Orthogonal Gradient Descent for Continual Learning
Mehrdad Farajtabar, Navid Azizan, Alex Mott, Ang Li
TL;DR
The paper tackles catastrophic forgetting in continual learning by introducing Orthogonal Gradient Descent (OGD), which preserves previously learned knowledge by projecting gradients onto the orthogonal complement of a subspace spanned by previous model-output gradients. This approach avoids storing raw past data and leverages the network's high capacity to learn new tasks with minimal interference. Through experiments on Permuted Mnist, Rotated Mnist, and Split Mnist, OGD demonstrates competitive performance against established baselines like EWC and A-GEM, approaching a theoretical multi-task upper bound in some settings. The work highlights practical memory considerations and potential extensions to other optimizers and higher-order information, offering a robust parameter-space perspective on continual learning.
Abstract
Neural networks are achieving state of the art and sometimes super-human performance on learning tasks across a variety of domains. Whenever these problems require learning in a continual or sequential manner, however, neural networks suffer from the problem of catastrophic forgetting; they forget how to solve previous tasks after being trained on a new task, despite having the essential capacity to solve both tasks if they were trained on both simultaneously. In this paper, we propose to address this issue from a parameter space perspective and study an approach to restrict the direction of the gradient updates to avoid forgetting previously-learned data.
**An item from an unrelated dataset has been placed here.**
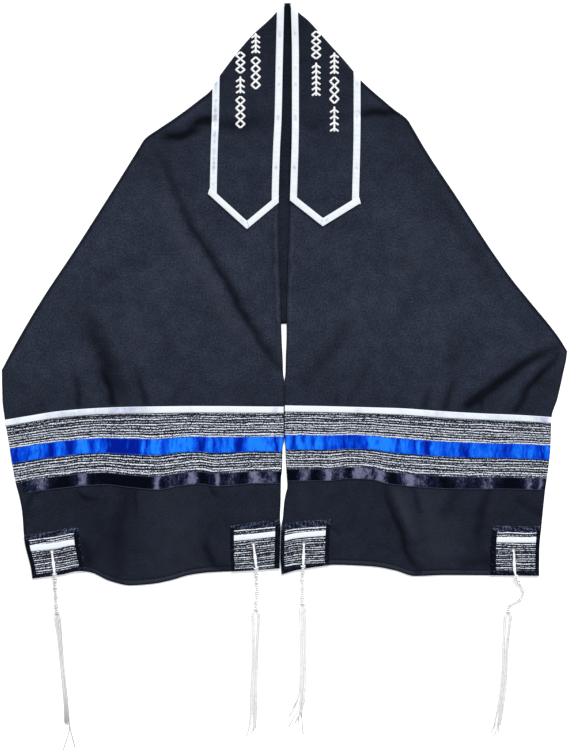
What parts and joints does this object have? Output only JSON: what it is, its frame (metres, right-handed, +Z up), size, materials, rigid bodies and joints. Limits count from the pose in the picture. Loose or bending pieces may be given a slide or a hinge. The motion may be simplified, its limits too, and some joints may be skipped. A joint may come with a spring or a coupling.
{
  "type": "tallit prayer shawl",
  "caption": "Striped prayer shawl laid flat with its two halves folded forward over the back layer, with a neckband, ribbon bands, corner patches and knotted tassels.",
  "frame": {"origin": "on the surface that the shawl lies on, under the middle of the cloth", "axes": "+X across the shawl to the viewer's right, +Y up the shawl towards the neck, +Z up from the surface"},
  "size_m": [0.9044, 1.1963, 0.0122],
  "materials": {
    "black_cloth": "black woven cloth with a faint blue-grey cast, matt",
    "grey_weave": "woven band of black, grey and white threads in fine broken streaks",
    "white_satin": "white satin ribbon",
    "blue_satin": "royal blue satin ribbon with a bright sheen",
    "black_satin": "black satin ribbon with a soft grey sheen",
    "navy_satin": "navy satin edging",
    "white_cord": "twisted white wool cord"
  },
  "bodies": {
    "root": {"back_panel": "black_cloth", "front_panel_left": "black_cloth", "grey_band_left": "grey_weave", "end_panel_left": "black_cloth", "white_ribbon_left": "white_satin", "blue_ribbon_left": "blue_satin", "black_ribbon_left": "black_satin", "front_panel_right": "black_cloth", "grey_band_right": "grey_weave", "end_panel_right": "black_cloth", "white_ribbon_right": "white_satin", "blue_ribbon_right": "blue_satin", "black_ribbon_right": "black_satin", "neckband_left": "black_cloth", "neckband_ribbon_left": "white_satin", "neckband_right": "black_cloth", "neckband_ribbon_right": "white_satin", "neckband_back": "black_cloth", "neckband_ribbon_back": "white_satin", "corner_patch_left_inner": "grey_weave", "patch_border_left_inner": "navy_satin", "patch_strip_left_inner": "white_satin", "tassel_knots_left_inner": "white_cord", "tassel_strands_left_inner": "white_cord", "corner_patch_left_outer": "grey_weave", "patch_border_left_outer": "navy_satin", "patch_strip_left_outer": "white_satin", "tassel_knots_left_outer": "white_cord", "tassel_strands_left_outer": "white_cord", "corner_patch_right_inner": "grey_weave", "patch_border_right_inner": "navy_satin", "patch_strip_right_inner": "white_satin", "tassel_knots_right_inner": "white_cord", "tassel_strands_right_inner": "white_cord", "corner_patch_right_outer": "grey_weave", "patch_border_right_outer": "navy_satin", "patch_strip_right_outer": "white_satin", "tassel_knots_right_outer": "white_cord", "tassel_strands_right_outer": "white_cord"}
  },
  "joints": []
}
We present the Orthogonal Gradient Descent (OGD) method, which accomplishes this goal by projecting the gradients from new tasks onto a subspace in which the neural network output on previous task does not change and the projected gradient is still in a useful direction for learning the new task. Our approach utilizes the high capacity of a neural network more efficiently and does not require storing the previously learned data that might raise privacy concerns. Experiments on common benchmarks reveal the effectiveness of the proposed OGD method.